Kariuki stressed that with 90 million out of 600 million people in Africa without access to electricity living in Nigeria, the effectiveness of the reforms will be measured based on how much of the over 13GW of installed capacity Nigeria utilises for its development.
He said: “The AfDB is acutely aware of the extent of the challenge, ranging from addressing the electricity access deficit to rehabilitating and upgrading the power system to meet a load of 20GW which is believed to be the true demand, for Nigeria’s 200 million people. Hence, we must have all our hands on the deck empowered by the new Electricity Act, 2023.

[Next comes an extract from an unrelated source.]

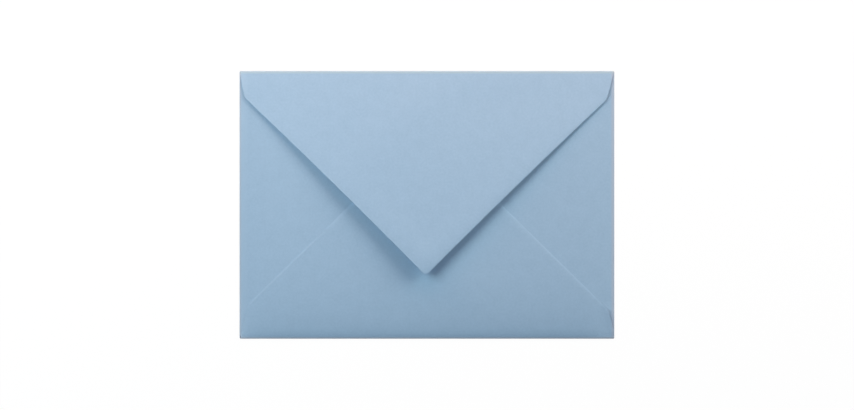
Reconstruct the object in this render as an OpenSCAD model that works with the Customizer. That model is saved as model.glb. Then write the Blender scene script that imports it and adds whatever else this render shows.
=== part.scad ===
// Paper envelope with a pointed flap, lying face down with its back up.
// One die-cut sheet, folded four times: the side flaps first, then the bottom flap, glued over them,
// and last the top flap, which isn't sealed and springs a little open.
// Origin in the middle of the footprint, on the surface that the front panel lies on.
// +X to the right as the back is seen, +Y to the top fold, +Z up out of the back.

/* [Envelope] */
// Width of the closed envelope, along the top fold
envelope_w = 175; // [150:1:230]
// Height of the closed envelope, from the bottom fold to the top fold
envelope_h = 125; // [110:1:165]

/* [Paper] */
// Thickness of the paper
paper_t = 0.16; // [0.1:0.01:0.25]
// Air between the front panel and the side flaps
pocket_gap = 0.6; // [0.4:0.05:1.2]
// Air between the side flaps and the top flap, at the top fold
flap_clearance = 0.15; // [0.1:0.05:0.5]
// Distance from a fold to where the cut of the flap beside it starts
corner_relief = 0.4; // [0.2:0.1:1.5]

/* [Top flap] */
// Depth from the top fold to the point where the two slanting edges would meet
top_depth = 95.3; // [75:0.1:105]
// Depth of the shoulders, from the top fold to where the slanting edges start
top_shoulder = 13.3; // [8:0.1:20]
// How far the shoulders step in from the sides
top_inset = 3.5; // [1.5:0.1:8]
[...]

“At AfDB we put our money where our mouth is. As is clearly manifested by the fact, we will be shortly seeking board approval for a $1 billion Policy-based Operation (PBO) with a significant energy component aimed at supporting the ongoing power sector reforms triggered by the new Electricity Act.”
In his remarks, the Director General, Nigeria Country Department, AfDB, Mr Lamin Barrow, stated that in line with its strategic objective to accelerate universal energy access through the “Light up and Power Africa” High-5, the bank was supporting the Nigeria Electrification Project (NEP), which seeks to expand access by providing off grid solution to the unserved population.
Barrow added that the bank was also piloting innovative approaches to enhance productive use of energy efficient equipment, noting that under the Nigeria Transmission Expansion Project (NTEP), it is supporting the construction and rehabilitation of a 500km transmission backbone across the country.
“The bank is also providing technical support through preparation of feasibility studies for the 1 GW solar project in Jigawa State, which is at early development stage.
“Also in line with Nigeria’s Energy Transition Plan, the Bank is financing a study on battery energy storage systems to support Nigeria tap new technologies for a sustainable energy future,” he stated.